Another inspection report in 2022 identified high suicide rates, illicit drug use, poor inmate opportunities and described “profound”, “chronic” and “entrenched” problems at work in the prison. It said that, only “fragile progress” had been made, with the prison “still not good enough” in all key areas of safety, respect, purposeful activity, rehabilitation and release planning. The report found some improvements to inmate safety had been made since the previous inspection. But seven inmates had died by suicide since the previous inspection in 2019.
As recently as September 2023, the prison was described as a “vermin infested hell” after the independent monitoring board (IMB) stated it was “unfit for purpose”. HM Chief Inspector of Prisons Charlie Taylor told the Guardian newspaper it should be closed. Since 2009 there have been 4 prisoner escapes. Following the last escape, Emily Thornberry MP reiterated the call for the prison’s closure.
For much of the prison’s early history, it had limited impact on the area in which it was located. However, in the past decade its presence has been more strongly felt in the neighbourhood. Drones have been used to fly-in drugs, weapons and ‘phones; gang-related affiliations of those held on remand have played-out on nearby streets; and local people have felt under threat when reporting incidents occurring inside and outside the perimeter walls.
In 2015, former Justice Secretary, Michael Gove, described Pentonville as “the most dramatic example of failure” within the prisons estate and said the prison would be replaced in a “new-for-old” programme. But instead, Gove decided to close Holloway women’s prison. This was a surprise. Compared with Pentonville, Holloway prison was relatively modern and suffered few problems. Eventually, in 2019, the Tory Government announced it was “not the stated policy of government” to close any Victorian prisons.
As local Councillors we have found a few ways to engage with the Prison Service. But our influence is limited. We recently provided some financial support for the “Liberty Choir” to take community volunteers into Pentonville prisons to sing with prisoners to improve their self-confidence, esteem and wellbeing.
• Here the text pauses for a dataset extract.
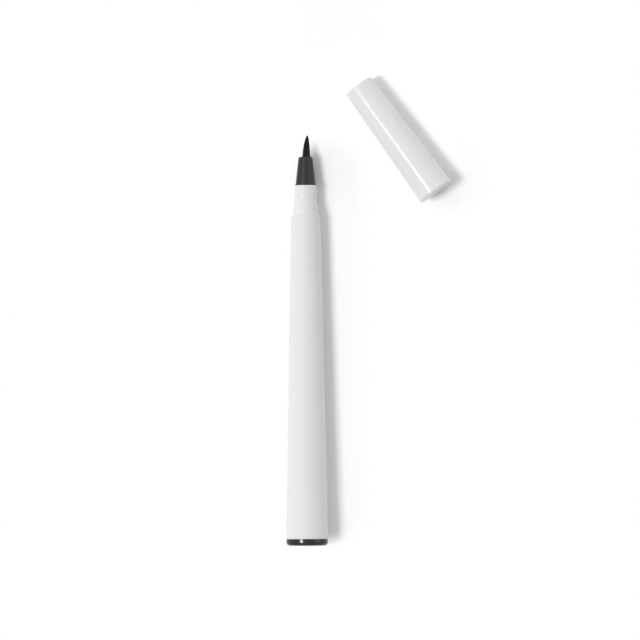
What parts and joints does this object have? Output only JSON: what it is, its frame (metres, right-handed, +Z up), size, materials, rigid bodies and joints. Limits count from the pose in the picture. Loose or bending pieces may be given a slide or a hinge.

Caledonian ward councillor Sara Hyde is a nationally recognised prison reform campaigner. She says: “New prison accommodation is badly needed but a replacement for Pentonville has to be located at a site accessible to prisoners’ families and near to services for rehabilitation and support. The shocking conditions within Pentonville underline the prison crisis that the new Labour Government has inherited. Years of under-investment right across the criminal justice system means Britain is housing much of its prison population in inhumane conditions. Over the past decade, sentences have become longer and many prisoners are being held beyond the time decided by courts. Increasingly there is a prison population that has acute drug dependency and adverse mental health conditions. Many experience serious violence due to real or perceived gang affiliations. These people need safety, treatment and rehabilitation.“
The prison is located in Laycock ward represented by Councillor Heather Staff who says: “Solving the prison crisis isn’t just about decrepit buildings and prisoners’ living conditions. The judicial system needs to be more humane and genuinely aiming to rehabilitate prisoners and reduce the risks of re-offending. The crisis isn’t just about prison capacity either, there are catastrophically long waits for court hearings which exacerbate the accommodation shortage because so many prisoners are held on remand for longer. On release, prisoners get very limited support not least because of the Tories’ crazy privatisation of the probation service. I recently encountered a man who had just been sitting outside the shops on Roman Way not knowing where to go or what to do. He had only the clothes he was wearing, no money and no place to stay. I got the Council’s outreach and housing teams to step-in and an otherwise destitute and homeless ex-prisoner was given help.”